Sunday, December 07, 2008

The Elusive Moose and OCLC

Over the next few weeks I'm going to try to approach this issue in a number of different ways. Here's a first try.

Thought experiment. I walk into the Portland, ME public library and look up The Elusive Moose. Who owns the database record, with the title and subjects and so forth?

Who owns it? Joan Gannij wrote the book, and Clare Beaton illustrated it. Barefoot Books of Cambridge, MA published it.

To qualify for the Library of Congresses Cataloging in Print program, Barefoot Books filled out forms and submitted the basic data. The Catalogers at the Library of Congress used that and some sample chapters and made the basic record record from that, providing the publisher with the core cataloging information it printed in the book.

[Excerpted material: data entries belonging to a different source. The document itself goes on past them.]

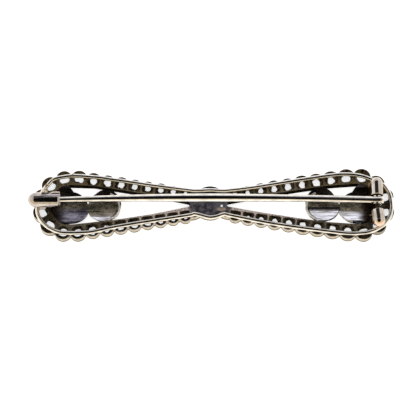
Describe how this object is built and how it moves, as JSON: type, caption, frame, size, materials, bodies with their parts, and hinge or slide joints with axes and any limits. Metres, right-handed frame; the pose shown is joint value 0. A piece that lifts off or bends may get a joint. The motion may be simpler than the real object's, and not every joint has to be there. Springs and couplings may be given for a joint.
{
  "type": "bar brooch",
  "caption": "Stretched bow-shaped bar brooch with a pierced, scalloped border of small cut stones, a wire gallery, a hinged pin and a hooded catch, lying face down.",
  "frame": {"origin": "midway between the two ends of the setting plate, on the surface that the brooch lies on", "axes": "+X along the bar towards the hinge, +Y across the bar towards the catch's mouth, +Z from the front to the back, where the pin is"},
  "size_m": [0.0604, 0.0124, 0.0051],
  "materials": {
    "old_white_metal": "oxidised and worn, bright on the wire, catch and hinge",
    "polished_white_metal": "polished, slightly warm white metal with fine scratches",
    "stone": "clear, facet cut"
  },
  "bodies": {
    "brooch": {"frame": "old_white_metal", "hinge_rivet": "polished_white_metal", "left_stones": "stone", "right_stones": "stone"},
    "pin": {"pin_stem": "polished_white_metal"}
  },
  "joints": [
    {"name": "pin_swing", "type": "hinge", "parent": "brooch", "child": "pin", "pos_m": [0.0269, 0, 0.003], "axis": [0, 1, 0], "range_deg": [0, 95]}
  ]
}
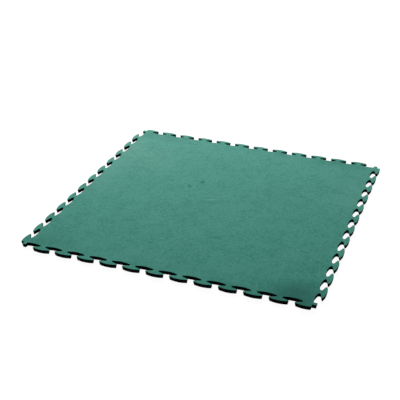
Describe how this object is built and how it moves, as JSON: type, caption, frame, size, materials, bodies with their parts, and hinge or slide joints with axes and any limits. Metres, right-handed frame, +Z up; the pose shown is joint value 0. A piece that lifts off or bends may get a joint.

Then people at three other companies improved the record--Ingram Library Services, Baker & Taylor (twice), and Yankee Book Peddler. After that catalogers at two public libraries worked on it--the Vancouver Public Library and the Southfield Public Library. Finally the Anchorage, Alaska School District added the finishing touches. No doubt they know from moose! (LibraryThing, located in Portland, ME knows about moose too!)

Whose record is it? The authors? Publisher? The companies? The public libraries? The school library? How about me, or nobody? Aren't libraries supposed to be about free access to information?

The Answer. Right now, it's unclear. Probably no one owns it. The Library of Congress did the most work, and, by law, their work is free to all. And anyway, the record is composed of facts, which can't be copyrighted.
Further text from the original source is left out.